Let’s begin with one of my most important priorities: continuing to cultivate the people-centred and community-first approach we value so highly in the Faculty of Education. Genuine care, respect, generosity and appreciation for others is critical to supporting the faculty’s vision and mission. People who are connected to the faculty’s many diverse communities are its greatest asset and resource. That’s something I cherish and want to continue to lift up, support and celebrate.

Second, I’m passionate about the work we have underway, particularly in relation to our core values of equity, indigeneity and a culture of inquiry. I value processes that will help us to do this work “in a good way” by continually embedding into our policies and practices that which we learn from Indigenous worldviews, internationalization, interdisciplinarity and inclusiveness.

And finally, I value creativity in bringing about improvements and positive change. I want to encourage people to dream big, be forward-looking, and share with others all the great things we are doing to create positive learning, research and working environments across all three of our campus communities.  

What do you want prospective and current students to know about the Faculty of Education at SFU?

The Faculty of Education is a welcoming place for students to learn and grow in their understanding of themselves, others and the world around them. Our dedicated faculty and staff are amazing people to work with, and I’m sure our students will find a sense of community during their studies. In such a rich and diverse environment, all students, faculty and staff share their understandings and aspirations in a common enterprise of learning. But no one is excluded. I also believe that by making the most of generosity, care, leadership and commitment, the faculty will continue to support the best possible student learning experience and educational outcomes.

What do you see as your biggest challenge?

One of the biggest challenges we face in today’s fast-paced and fast-changing world is to be able to make the best choices about where to focus our energy and resources. This isn’t easy when there is a seemingly constant stream of new opportunities and possibilities available. Add to this the fact that educators often find themselves at the front edge of making brave spaces for students that empower and cultivate trust and accountability. These spaces are necessary for engaging in experiences and intentional efforts to ensure that the choices we make are inclusive and meaningful for all.

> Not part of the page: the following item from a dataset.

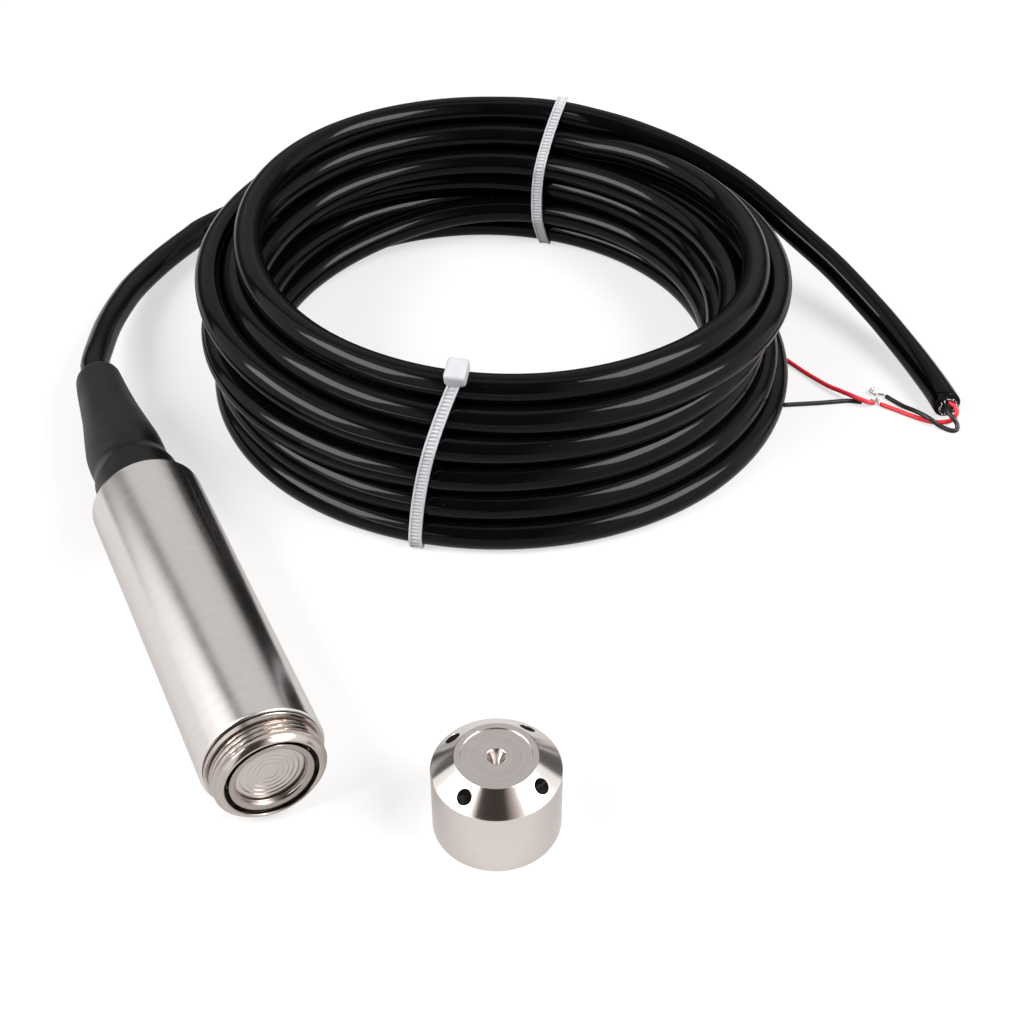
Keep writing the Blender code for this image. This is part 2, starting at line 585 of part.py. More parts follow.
def build_rear_closure():
    groove = PLUG_FRONT + PLUG_GROOVE_FROM_FRONT
    socket = PLUG_FRONT + PLUG_FRONT_WALL
    probe_turned("rear_plug", "steel",
                 [(SPIGOT_R, PLUG_REAR), (SPIGOT_R, groove + GROOVE_W),
                  (PLUG_GROOVE_R, groove + GROOVE_W), (PLUG_GROOVE_R, groove), (SPIGOT_R, groove),
                  (SPIGOT_R, PLUG_FRONT), (CABLE_BORE_R, PLUG_FRONT), (CABLE_BORE_R, socket),
                  (SOCKET_R, socket), (SOCKET_R, PLUG_REAR)])
    torus("rear_o_ring", PLUG_GROOVE_R + SEAL_SPACE / 2, groove + GROOVE_W / 2)
    probe_turned("gland_seal", "rubber",
                 [(SEAL_R, SEAL_REAR), (SEAL_R, SEAL_FRONT), (CABLE_BORE_R, SEAL_FRONT),
                  (CABLE_BORE_R, SEAL_REAR)])
    probe_turned("gland_washer", "bright_steel",
                 [(SEAL_R, WASHER_REAR), (SEAL_R, WASHER_FRONT), (CABLE_BORE_R, WASHER_FRONT),
                  (CABLE_BORE_R, WASHER_REAR)])
    probe_turned("gland_nut", "steel",
                 [(NUT_END_R, NUT_REAR), (NUT_HEAD_R, NUT_HEAD_REAR), (NUT_HEAD_R, NUT_HEAD_FRONT),
                  (SEAL_R, NUT_HEAD_FRONT), (SEAL_R, NUT_FRONT), (CABLE_BORE_R, NUT_FRONT),
                  (CABLE_BORE_R, NUT_REAR)])


def lean(along):
    """How far the boot and the cable in it lean to the side at a place along the probe."""
    share = max(0.0, (along - (BOOT_REAR - BOOT_LEAN_LENGTH)) / BOOT_LEAN_LENGTH)
    return BOOT_LEAN * share * share


def build_boot():
    outside = [(BOOT_END_R - BOOT_END_CHAMFER, BOOT_REAR),
               (BOOT_END_R, BOOT_REAR - BOOT_END_CHAMFER),
               (BOOT_TAPER_R, TUBE_REAR + BOOT_TAPER_AT),
               (BOOT_SHOULDER_R, TUBE_REAR + BOOT_SHOULDER_AT),
               (BOOT_BULGE_R, TUBE_REAR + BOOT_BULGE_AT),
               (BOOT_CREASE_R, TUBE_REAR + BOOT_CREASE_AT),
               (BOOT_NECK_R, TUBE_REAR + BOOT_NECK_END),
               (BOOT_NECK_R, BOOT_FRONT)]
    inside = [(NUT_HEAD_R + GAP, BOOT_FRONT), (NUT_HEAD_R + GAP, NUT_HEAD_REAR + GAP),
              (NUT_END_R + GAP, NUT_REAR + GAP), (CABLE_BORE_R, NUT_REAR + GAP + NUT_CONE_WALL),
              (CABLE_BORE_R, BOOT_REAR - BOOT_LEAN_LENGTH / 3), (CABLE_BORE_R, BOOT_REAR)]
    straight = probe_turned("straight_boot", "boot", outside + inside, 32)
    bpy.context.view_layer.update()
    solid = straight.evaluated_get(bpy.context.evaluated_depsgraph_get())
    mesh = bpy.data.meshes.new_from_object(solid)
    place = straight.matrix_world.copy()
    bpy.data.objects.remove(straight)
    mesh.transform(place)
    for vertex in mesh.vertices:
        vertex.co.x += lean(vertex.co.y - NOSE_Y)
    mesh.shade_smooth()
    link(bpy.data.objects.new("strain_relief_boot", mesh), "boot")
    route = []
    for station in range(13):
        along = CABLE_FRONT + (BOOT_REAR - CABLE_FRONT) * station / 12
        route.append(at(lean(along), along, 0))
    tube("inner_cable", "jacket", route, CABLE_R, 3)


def build_guard_cap():
    land = CAP_H - CAP_RECESS_DEPTH
    ceiling = CAP_H - CAP_ROOF_T
    bore = ROOT_R - CAP_BORE_STEP
    bore_top = ceiling - (bore - CAP_LAND_R) * CAP_CONE_H / (BODY_R - CAP_LAND_R)
    dimple = land - CAP_DIMPLE_DEPTH
    profile = [(0.0, dimple - CAP_PILOT_DEPTH), (CAP_PILOT_R, dimple - CAP_PILOT_DEPTH / 2),
               (CAP_PILOT_R, dimple), (CAP_DIMPLE_R, land), (CAP_RECESS_R, land),
               (CAP_RECESS_R, CAP_H), (CAP_LAND_R, CAP_H), (BODY_R, CAP_SIDE_H),
               (BODY_R, CAP_CHAMFER), (BODY_R - CAP_CHAMFER, 0.0),
               (CAP_GROOVE_R + CAP_CHAMFER / 2, 0.0)]
    ridges = thread_points(CAP_GROOVE_R, ROOT_R + THREAD_CLEARANCE,
                           CAP_THREAD_FROM_RIM, THREAD_PITCH)
    profile += ridges
    profile += [(CAP_GROOVE_R, ridges[-1][1] + THREAD_PITCH),
                (bore, ridges[-1][1] + THREAD_PITCH), (bore, bore_top), (CAP_LAND_R, ceiling),
                (0.0, ceiling)]
    cap = turned("guard_cap", "steel", profile, BODY_SIDES, closed=False)
    cap.location = (CAP_X, CAP_Y, 0.0)
    slope = Vector((CAP_CONE_H, 0.0, BODY_R - CAP_LAND_R)).normalized()
    middle = Vector(((BODY_R + CAP_LAND_R) / 2, 0.0, CAP_SIDE_H + CAP_CONE_H / 2))
    for number in range(CAP_HOLES):
        angle = math.radians(CAP_FIRST_HOLE_DEG + number * 360 / CAP_HOLES)
        around = Vector((math.cos(angle), math.sin(angle), 0.0))
        direction = around * slope.x + Vector((0, 0, slope.z))
        centre = Vector((CAP_X, CAP_Y, 0.0)) + around * middle.x + Vector((0, 0, middle.z))
        drill = rod(f"cap_drill_{number + 1}", None, CAP_HOLE_R, 2 * CAP_ROOF_T + CAP_CONE_H,
                    centre, direction, 16)
        combine(cap, drill)


def rounded_outline(low, high, corner, steps):
    """Corner-rounded rectangle as (x, y) points, counter-clockwise."""
    points = []
    quarters = ((high[0] - corner, high[1] - corner, 0), (low[0] + corner, high[1] - corner, 90),
                (low[0] + corner, low[1] + corner, 180), (high[0] - corner, low[1] + corner, 270))
    for centre_x, centre_y, start in quarters:
        for step in range(steps + 1):
            angle = math.radians(start + 90 * step / steps)
            points.append((centre_x + corner * math.cos(angle),
                           centre_y + corner * math.sin(angle)))
    return points


def build_coil():
    outline = rounded_outline((COIL_INNER_R, COIL_BOTTOM), (COIL_OUTER_R, COIL_TOP), COIL_CORNER, 2)
    coil = turned("cable_coil", "jacket", list(reversed(outline)), COIL_SIDES)
    coil.location = (COIL_X, COIL_Y, 0.0)


def build_tie(name, degrees, head_side):
    """A strap round the coil's section, with its head on the top corner at the given side."""
    curve = bpy.data.curves.new(name + "_strap", "CURVE")
    curve.dimensions = "2D"
    curve.fill_mode = "BOTH"
    curve.extrude = TIE_W / 2
    for grow in (GAP + TIE_T, GAP):
        outline = rounded_outline((COIL_INNER_R - grow, COIL_BOTTOM - grow),
                                  (COIL_OUTER_R + grow, COIL_TOP + grow), TIE_CORNER + grow, 3)
        spline = curve.splines.new("POLY")
        spline.points.add(len(outline) - 1)
        for knot, (x, y) in zip(spline.points, outline):
            knot.co = (x, y, 0.0, 1.0)
        spline.use_cyclic_u = True
    flat = bpy.data.objects.new(name + "_flat", curve)
    PIECES.objects.link(flat)
    flat.location = (COIL_X, COIL_Y, 0.0)
    flat.rotation_euler = (math.pi / 2, 0.0, math.radians(degrees))
    bpy.context.view_layer.update()
    mesh = bpy.data.meshes.new_from_object(
        flat.evaluated_get(bpy.context.evaluated_depsgraph_get()))
    mesh.name = name
    edit = bmesh.new()
    edit.from_mesh(mesh)
    bmesh.ops.remove_doubles(edit, verts=edit.verts, dist=0.00001)
    edit.to_mesh(mesh)
    edit.free()
    strap = bpy.data.objects.new(name, mesh)
    strap.matrix_world = flat.matrix_world.copy()
    bpy.data.objects.remove(flat)
    link(strap, "nylon")
    angle = math.radians(degrees)
    lean_in = math.radians(45) * head_side
    edge = (COIL_OUTER_R if head_side > 0 else COIL_INNER_R) - head_side * TIE_CORNER
    reach = TIE_CORNER + GAP + TIE_T + TIE_HEAD[2] / 2 - TIE_HEAD_SINK
    radius = edge + reach * math.sin(lean_in)
    height = COIL_TOP - TIE_CORNER + reach * math.cos(lean_in)
    head = box(name + "_head", None, TIE_HEAD,
               (COIL_X + radius * math.cos(angle), COIL_Y + radius * math.sin(angle), height),
               bevel=0.5 * MM)
    head.rotation_euler = (0.0, lean_in, angle)
    head.data.transform([[0, 1, 0, 0], [1, 0, 0, 0], [0, 0, 1, 0], [0, 0, 0, 1]])
    head.data.flip_normals()
    combine(strap, head, "UNION")


def build_cable():
    slope = 2 * BOOT_LEAN / BOOT_LEAN_LENGTH
    stub = [(EXIT_X + slope * reach, EXIT_Y + reach, AXIS_Z) for reach in (GAP, LEAD_STUB)]
    lead = [(EXIT_X + x * MM, EXIT_Y + y * MM, z * MM) for x, y, z in LEAD_ROUTE]
    route = [stub[0]] + smooth_route([stub[1]] + lead, 4.5 * CABLE_R)
    tube("cable_lead", "jacket", route, CABLE_R, 2)
    build_coil()
    from_coil = {}
    routes = {"cable_tail": TAIL_ROUTE, "red_wire": RED_ROUTE, "red_strands": RED_STRAND_ROUTE,
              "red_wire_tip": RED_TIP_ROUTE, "black_wire": BLACK_ROUTE,
              "black_strands": BLACK_STRAND_ROUTE, "black_wire_tip": BLACK_TIP_ROUTE}
    for name, route in routes.items():
        from_coil[name] = [(COIL_X + x * MM, COIL_Y + y * MM, z * MM) for x, y, z in route]
    tube("cable_tail", "jacket", smooth_route(from_coil["cable_tail"], 4.5 * CABLE_R), CABLE_R, 2)
    wires = (("red_wire", "red", WIRE_R), ("red_strands", "copper", STRANDS_R),
             ("red_wire_tip", "red", WIRE_R), ("black_wire", "black", WIRE_R),
             ("black_strands", "copper", STRANDS_R), ("black_wire_tip", "black", WIRE_R))
    for name, finish, radius in wires:
        tube(name, finish, smooth_route(from_coil[name], 4.5 * WIRE_R), radius, 2)
    cut_end = Vector(from_coil["cable_tail"][-1])
    heading = (cut_end - Vector(from_coil["cable_tail"][-2])).normalized()
    braid = turned("shield_braid", "copper",
                   [(BRAID_R, BRAID_LENGTH), (BRAID_R, 0.0), (BRAID_BORE_R, 0.0),
                    (BRAID_BORE_R, BRAID_LENGTH)], SMALL_SIDES)
    braid.location = cut_end + heading * GAP
    braid.rotation_euler = heading.to_track_quat("Z", "Y").to_euler()
    build_tie("front_tie", FRONT_TIE_DEG, -1)
    build_tie("rear_tie", REAR_TIE_DEG, 1)


def build():
    build_housing_tube()
    build_sensor_holder()
    build_sensor()
    build_electronics()
    build_rear_closure()
    build_boot()
    build_guard_cap()
    build_cable()


clear_scene()
PIECES = new_collection("submersible_level_transmitter")
CUTTERS = new_collection("cutters")
PROBE_AXIS = bpy.data.objects.new("probe_axis", None)
PROBE_AXIS.location = (PROBE_X, NOSE_Y, AXIS_Z)
PROBE_AXIS.rotation_euler = (-math.pi / 2, 0.0, 0.0)
PIECES.objects.link(PROBE_AXIS)
build()
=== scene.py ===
"""Looks of the submersible level transmitter: a stainless probe, its guard cap and its coiled cable."""
import math
import random

import bmesh
import bpy
import numpy as np
from mathutils import Matrix, Vector


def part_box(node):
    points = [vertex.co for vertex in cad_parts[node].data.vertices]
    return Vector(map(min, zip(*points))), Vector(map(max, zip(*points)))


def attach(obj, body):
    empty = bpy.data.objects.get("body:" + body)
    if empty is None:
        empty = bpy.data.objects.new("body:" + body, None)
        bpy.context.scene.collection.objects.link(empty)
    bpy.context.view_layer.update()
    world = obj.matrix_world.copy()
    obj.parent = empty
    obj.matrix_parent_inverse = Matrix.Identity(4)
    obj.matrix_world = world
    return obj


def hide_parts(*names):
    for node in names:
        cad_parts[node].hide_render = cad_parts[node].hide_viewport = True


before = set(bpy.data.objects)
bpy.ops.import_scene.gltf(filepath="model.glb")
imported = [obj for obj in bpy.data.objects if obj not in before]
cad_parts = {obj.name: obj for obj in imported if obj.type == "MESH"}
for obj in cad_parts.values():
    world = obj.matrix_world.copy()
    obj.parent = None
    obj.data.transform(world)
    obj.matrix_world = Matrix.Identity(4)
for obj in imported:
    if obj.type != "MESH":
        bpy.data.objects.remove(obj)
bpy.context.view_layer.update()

bl_info = {
    "name": "Submersible level transmitter",
    "version": (1, 0, 0),
    "blender": (4, 5, 0),
    "location": "3D View > Sidebar > Level probe",
    "description": "Dresses the packed level transmitter: cable, ties, cores, probe, cap and stage",
    "category": "Object",
}

MM = 0.001
TUBE_LOW, TUBE_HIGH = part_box("housing_tube")
CAP_LOW, CAP_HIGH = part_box("guard_cap")
BOOT_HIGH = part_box("strain_relief_boot")[1]
HOLDER_LOW, HOLDER_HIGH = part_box("sensor_holder")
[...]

In doing this work, I try to challenge myself and others to consider some key questions: How much space are we taking up in conversations? How do we actively improve access to educational opportunities? How much do we know about the people we are working with? What are our assumptions and from where do they originate? Who are we leaving behind?

In your work, what motivates you or brings you joy?

It gives me great joy to work in an environment that is filled with so many creative, caring and educationally motivated people. The students, faculty and staff that you come in contact with on a daily basis are the main reason I enjoy working on behalf of the faculty. At the heart of it all, the work is human-based and although each day is different it brings the promise of helping others to develop and grow while at the same time deepening one’s own growth and personal discovery. It is a role full of amazing possibilities!

Do you have any advice for students who are interested in education?

Education is a very broad enterprise, and students are often unsure about what to expect when beginning to study education as an academic discipline. Being a “teacher” or an educator is a noble aspiration but it is also important to realize that this extends far beyond K-12 education. Educators are active across the life course and in diverse sectors of the community. Opportunities for education research and practice are located all around us in online and offline life spaces. I would encourage students to be open to imagining new possibilities for themselves as part of their lifelong learning journey through studies in education.

Another often overlooked benefit of being involved in education is that it is connected to an ancient tradition of passing on to the next generation something of value. Today, that concept is known as ‘generativity’ and research suggests that people with more experience of generativity in their lives have better health and wellbeing outcomes. Although there are many challenges for those who pursue careers in education, it is tremendously rewarding and enriching.